Photo by Pixabay on Pexels.com

Methods. We used item-level food and drink purchase data for London and the North of England, UK, drawn from the 2019 Kantar Fast Moving Consumer Goods panel to assess associations between food environment exposures and household-level take-home grocery (n=2,118) and individual-level out-of-home (n=447) food and drink purchasing. Density, proximity and relative composition measures were created for both supermarkets and OOH outlets (restaurants and takeaways) using a 1 km network buffer around the population-weighted centroid of households’ home postcode districts. Associations between food environment exposure measures and frequency of take-home food and drink purchasing, total take-home calories, calories from fruits and vegetables, high fat, salt and sugar products, and ultra-processed foods (UPF), volume of take-home alcoholic beverages, and frequency of OOH purchasing were modelled using negative binomial regression adjusted for area deprivation, population density, and individual and household socio-economic characteristics.

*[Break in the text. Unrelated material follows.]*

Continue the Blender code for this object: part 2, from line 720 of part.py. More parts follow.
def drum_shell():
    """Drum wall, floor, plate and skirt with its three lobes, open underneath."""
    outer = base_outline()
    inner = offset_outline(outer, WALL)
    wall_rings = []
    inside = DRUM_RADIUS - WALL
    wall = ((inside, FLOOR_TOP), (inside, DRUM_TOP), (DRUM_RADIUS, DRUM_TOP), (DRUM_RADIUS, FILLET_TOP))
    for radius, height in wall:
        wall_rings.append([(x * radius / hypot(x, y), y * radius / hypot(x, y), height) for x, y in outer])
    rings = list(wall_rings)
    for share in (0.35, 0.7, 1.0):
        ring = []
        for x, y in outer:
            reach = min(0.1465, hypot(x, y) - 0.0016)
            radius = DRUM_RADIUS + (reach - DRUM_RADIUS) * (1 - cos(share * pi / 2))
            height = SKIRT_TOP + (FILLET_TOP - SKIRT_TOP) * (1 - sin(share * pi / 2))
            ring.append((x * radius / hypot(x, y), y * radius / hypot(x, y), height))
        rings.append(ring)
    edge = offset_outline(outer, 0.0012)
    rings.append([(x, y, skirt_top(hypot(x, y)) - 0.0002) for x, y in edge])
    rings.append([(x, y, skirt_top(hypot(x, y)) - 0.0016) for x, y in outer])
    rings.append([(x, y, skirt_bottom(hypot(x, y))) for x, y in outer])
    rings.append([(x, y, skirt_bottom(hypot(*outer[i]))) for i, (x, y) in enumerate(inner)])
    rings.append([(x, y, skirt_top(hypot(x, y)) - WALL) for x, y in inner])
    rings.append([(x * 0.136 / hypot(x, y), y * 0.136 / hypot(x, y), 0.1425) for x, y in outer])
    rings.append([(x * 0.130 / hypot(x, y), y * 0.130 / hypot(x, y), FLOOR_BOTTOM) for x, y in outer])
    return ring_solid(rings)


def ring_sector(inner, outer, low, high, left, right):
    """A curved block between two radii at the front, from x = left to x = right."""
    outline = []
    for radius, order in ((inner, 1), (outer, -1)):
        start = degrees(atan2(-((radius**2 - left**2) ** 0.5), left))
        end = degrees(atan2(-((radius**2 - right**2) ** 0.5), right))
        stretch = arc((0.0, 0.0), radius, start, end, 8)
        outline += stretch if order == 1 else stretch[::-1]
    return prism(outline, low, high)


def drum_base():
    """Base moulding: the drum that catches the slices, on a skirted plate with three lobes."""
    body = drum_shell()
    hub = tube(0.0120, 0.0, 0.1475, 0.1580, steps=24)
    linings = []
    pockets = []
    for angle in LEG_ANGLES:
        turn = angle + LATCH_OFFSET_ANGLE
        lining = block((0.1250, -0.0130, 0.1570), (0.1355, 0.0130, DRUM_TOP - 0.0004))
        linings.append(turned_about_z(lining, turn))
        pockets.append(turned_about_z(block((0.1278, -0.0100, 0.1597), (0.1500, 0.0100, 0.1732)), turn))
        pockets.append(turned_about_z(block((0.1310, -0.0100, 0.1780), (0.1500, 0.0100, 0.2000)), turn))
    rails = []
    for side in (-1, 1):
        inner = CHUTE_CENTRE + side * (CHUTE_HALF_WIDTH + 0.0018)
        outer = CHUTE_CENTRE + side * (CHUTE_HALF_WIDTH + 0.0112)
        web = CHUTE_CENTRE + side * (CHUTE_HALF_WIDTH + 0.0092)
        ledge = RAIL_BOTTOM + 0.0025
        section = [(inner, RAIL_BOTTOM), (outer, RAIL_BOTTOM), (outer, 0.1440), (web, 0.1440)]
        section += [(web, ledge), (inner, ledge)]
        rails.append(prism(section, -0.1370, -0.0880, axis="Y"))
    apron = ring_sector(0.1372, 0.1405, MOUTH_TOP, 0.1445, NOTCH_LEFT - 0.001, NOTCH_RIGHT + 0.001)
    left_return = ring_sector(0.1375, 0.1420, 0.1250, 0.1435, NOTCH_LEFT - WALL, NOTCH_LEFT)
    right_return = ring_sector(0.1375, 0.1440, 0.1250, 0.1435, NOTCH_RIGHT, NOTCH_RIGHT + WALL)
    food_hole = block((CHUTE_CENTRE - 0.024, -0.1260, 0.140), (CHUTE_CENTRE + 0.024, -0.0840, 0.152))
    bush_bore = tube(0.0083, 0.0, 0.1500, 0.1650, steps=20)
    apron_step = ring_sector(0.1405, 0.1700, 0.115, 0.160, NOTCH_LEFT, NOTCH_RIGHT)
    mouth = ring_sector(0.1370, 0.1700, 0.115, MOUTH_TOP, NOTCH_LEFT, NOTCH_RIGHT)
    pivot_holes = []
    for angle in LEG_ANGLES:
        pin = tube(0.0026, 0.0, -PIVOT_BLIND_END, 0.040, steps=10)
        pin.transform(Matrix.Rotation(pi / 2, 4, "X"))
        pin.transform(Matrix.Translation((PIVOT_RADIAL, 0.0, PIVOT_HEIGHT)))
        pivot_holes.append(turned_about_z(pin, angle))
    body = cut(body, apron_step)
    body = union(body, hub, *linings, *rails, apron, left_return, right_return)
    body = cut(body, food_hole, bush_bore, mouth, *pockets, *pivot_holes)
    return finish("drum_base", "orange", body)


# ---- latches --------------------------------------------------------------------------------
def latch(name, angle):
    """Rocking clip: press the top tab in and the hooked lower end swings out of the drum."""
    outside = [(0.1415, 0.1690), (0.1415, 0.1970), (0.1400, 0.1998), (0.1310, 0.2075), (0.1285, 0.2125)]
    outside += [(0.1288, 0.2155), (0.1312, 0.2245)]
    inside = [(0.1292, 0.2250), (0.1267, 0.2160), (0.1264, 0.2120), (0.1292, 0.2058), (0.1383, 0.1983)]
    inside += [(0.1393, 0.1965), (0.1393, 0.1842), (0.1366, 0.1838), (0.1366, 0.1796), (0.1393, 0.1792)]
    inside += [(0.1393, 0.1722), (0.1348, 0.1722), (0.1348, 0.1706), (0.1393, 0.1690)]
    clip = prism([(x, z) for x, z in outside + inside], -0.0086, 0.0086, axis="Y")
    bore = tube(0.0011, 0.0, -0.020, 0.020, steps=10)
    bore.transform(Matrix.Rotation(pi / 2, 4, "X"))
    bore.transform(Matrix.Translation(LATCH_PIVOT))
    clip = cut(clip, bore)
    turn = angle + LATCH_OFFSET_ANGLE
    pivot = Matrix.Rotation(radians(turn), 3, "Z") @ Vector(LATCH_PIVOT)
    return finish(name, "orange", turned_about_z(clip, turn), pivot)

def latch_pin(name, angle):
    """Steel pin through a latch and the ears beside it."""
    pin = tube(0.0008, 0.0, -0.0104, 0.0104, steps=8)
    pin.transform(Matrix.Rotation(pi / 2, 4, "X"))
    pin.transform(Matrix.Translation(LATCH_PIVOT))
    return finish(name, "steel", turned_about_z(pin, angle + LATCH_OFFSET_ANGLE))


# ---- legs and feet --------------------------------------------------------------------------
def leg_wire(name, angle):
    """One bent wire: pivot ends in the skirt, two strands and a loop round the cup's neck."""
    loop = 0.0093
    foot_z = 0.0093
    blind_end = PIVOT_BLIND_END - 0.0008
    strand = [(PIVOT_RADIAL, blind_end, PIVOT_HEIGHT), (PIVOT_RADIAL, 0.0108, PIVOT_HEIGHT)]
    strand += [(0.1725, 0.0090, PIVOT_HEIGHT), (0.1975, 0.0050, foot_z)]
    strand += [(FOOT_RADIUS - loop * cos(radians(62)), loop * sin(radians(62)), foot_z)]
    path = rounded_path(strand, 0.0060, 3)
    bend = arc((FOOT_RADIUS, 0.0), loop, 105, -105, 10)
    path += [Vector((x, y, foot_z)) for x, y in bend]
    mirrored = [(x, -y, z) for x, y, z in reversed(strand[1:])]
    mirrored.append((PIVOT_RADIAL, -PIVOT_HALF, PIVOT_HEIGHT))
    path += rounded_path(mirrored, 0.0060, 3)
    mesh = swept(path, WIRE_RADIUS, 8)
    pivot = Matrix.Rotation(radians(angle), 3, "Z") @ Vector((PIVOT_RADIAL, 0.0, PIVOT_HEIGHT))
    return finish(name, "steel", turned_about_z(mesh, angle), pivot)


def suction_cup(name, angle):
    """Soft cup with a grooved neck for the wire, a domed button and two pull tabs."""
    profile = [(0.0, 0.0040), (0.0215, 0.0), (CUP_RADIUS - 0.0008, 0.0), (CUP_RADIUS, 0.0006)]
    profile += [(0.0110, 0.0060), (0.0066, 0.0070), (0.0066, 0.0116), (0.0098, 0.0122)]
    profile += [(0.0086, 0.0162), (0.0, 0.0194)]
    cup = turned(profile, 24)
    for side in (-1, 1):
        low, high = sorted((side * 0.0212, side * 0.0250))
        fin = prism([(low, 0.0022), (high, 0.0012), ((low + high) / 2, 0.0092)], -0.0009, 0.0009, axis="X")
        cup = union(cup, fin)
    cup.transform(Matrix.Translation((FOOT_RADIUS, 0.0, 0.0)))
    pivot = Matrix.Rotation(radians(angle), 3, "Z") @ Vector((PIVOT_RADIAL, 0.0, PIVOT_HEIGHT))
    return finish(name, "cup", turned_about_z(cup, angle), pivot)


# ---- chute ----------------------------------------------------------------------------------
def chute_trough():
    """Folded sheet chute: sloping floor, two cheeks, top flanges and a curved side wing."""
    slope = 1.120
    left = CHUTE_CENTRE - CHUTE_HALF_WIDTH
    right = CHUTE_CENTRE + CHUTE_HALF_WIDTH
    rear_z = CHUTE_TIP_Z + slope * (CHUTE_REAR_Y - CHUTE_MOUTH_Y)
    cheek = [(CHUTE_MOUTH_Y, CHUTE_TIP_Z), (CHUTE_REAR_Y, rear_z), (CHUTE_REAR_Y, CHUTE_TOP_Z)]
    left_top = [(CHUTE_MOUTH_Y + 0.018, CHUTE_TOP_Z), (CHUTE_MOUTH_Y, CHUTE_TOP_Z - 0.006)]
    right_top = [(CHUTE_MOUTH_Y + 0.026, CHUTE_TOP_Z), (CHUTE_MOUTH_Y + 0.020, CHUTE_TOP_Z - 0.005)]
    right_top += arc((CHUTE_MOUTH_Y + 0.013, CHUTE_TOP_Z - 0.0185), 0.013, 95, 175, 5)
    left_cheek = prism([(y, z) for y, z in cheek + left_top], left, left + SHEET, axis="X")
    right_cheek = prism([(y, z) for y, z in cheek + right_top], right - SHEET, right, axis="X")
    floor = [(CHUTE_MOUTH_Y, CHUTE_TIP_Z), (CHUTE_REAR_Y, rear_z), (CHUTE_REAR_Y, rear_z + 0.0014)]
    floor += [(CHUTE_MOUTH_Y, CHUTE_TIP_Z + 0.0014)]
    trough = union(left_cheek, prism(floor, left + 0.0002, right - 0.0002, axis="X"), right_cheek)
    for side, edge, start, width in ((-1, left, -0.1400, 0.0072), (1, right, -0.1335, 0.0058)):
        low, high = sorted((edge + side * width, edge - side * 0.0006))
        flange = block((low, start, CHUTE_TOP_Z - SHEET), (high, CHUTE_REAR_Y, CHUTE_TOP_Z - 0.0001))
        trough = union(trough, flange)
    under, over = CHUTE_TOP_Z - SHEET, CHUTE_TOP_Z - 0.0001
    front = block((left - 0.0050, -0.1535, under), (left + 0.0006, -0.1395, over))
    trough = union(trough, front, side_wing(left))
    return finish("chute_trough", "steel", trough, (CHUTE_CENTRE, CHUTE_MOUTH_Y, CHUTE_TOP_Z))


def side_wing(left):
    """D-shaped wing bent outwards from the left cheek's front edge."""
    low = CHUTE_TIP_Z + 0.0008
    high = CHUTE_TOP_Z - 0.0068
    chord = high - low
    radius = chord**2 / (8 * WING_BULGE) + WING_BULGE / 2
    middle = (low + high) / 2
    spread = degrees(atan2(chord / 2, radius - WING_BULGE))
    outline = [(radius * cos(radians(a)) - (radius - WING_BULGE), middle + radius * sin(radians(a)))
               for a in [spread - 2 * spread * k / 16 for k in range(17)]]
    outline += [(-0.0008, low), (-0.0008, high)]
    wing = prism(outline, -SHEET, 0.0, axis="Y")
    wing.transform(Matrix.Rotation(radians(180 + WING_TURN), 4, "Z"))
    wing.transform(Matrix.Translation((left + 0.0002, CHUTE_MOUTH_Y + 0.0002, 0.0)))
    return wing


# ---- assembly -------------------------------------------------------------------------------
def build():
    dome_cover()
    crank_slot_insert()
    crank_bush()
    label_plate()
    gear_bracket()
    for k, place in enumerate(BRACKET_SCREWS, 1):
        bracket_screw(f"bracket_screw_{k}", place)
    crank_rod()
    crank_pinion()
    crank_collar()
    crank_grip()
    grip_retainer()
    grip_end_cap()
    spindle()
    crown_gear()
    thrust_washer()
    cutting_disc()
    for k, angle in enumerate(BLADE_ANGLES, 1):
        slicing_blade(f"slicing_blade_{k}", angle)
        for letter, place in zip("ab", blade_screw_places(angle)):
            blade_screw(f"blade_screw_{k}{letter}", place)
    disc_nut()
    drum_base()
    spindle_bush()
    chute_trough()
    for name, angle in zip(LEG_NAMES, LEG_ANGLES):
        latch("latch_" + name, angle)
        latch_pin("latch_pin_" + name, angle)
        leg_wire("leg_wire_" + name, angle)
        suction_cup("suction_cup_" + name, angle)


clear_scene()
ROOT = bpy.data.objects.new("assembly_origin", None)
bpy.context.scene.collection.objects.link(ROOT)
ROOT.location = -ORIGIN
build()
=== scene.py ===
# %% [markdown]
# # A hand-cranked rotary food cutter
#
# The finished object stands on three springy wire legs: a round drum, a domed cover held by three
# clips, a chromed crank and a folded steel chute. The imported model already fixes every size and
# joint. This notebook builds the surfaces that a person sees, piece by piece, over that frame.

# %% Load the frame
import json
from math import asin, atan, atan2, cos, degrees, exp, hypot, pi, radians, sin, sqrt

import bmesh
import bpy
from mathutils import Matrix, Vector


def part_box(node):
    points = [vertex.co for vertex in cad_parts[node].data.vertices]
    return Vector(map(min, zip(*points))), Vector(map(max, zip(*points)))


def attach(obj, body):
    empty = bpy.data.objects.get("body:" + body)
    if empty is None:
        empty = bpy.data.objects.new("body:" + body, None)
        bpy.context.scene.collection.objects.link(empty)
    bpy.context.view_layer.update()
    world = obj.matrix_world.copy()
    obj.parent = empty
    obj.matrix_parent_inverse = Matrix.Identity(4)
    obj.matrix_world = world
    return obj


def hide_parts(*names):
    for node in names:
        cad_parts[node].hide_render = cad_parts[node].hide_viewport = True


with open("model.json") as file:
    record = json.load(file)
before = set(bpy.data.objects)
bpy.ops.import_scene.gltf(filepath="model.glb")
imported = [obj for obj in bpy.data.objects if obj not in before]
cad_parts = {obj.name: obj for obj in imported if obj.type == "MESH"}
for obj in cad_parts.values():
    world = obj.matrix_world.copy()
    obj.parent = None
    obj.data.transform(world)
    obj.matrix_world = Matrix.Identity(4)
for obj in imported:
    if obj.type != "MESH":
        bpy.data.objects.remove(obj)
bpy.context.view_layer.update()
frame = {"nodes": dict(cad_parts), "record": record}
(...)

Results. There was some evidence for an inverse association between distance to OOH food outlets and calories purchased from ultra-processed foods (UPF), with a 500 m increase in distance to the nearest OOH outlet associated with a 1.1% reduction in calories from UPF (IR=0.989, 95%CI 0.982–0.997, p=0.040). There was some evidence for region-specific effects relating to purchased volumes of alcohol. However, there was no evidence for an overall association between food environment exposures and take-home and OOH food and drink purchasing.

Conclusions. Despite some evidence for exposure to OOH outlets and UPF purchases, this study finds limited evidence for the impact of the food environment on household food and drink purchasing. Nonetheless, region-specific effects regarding alcohol purchasing indicate the importance of geographical context for research and policy.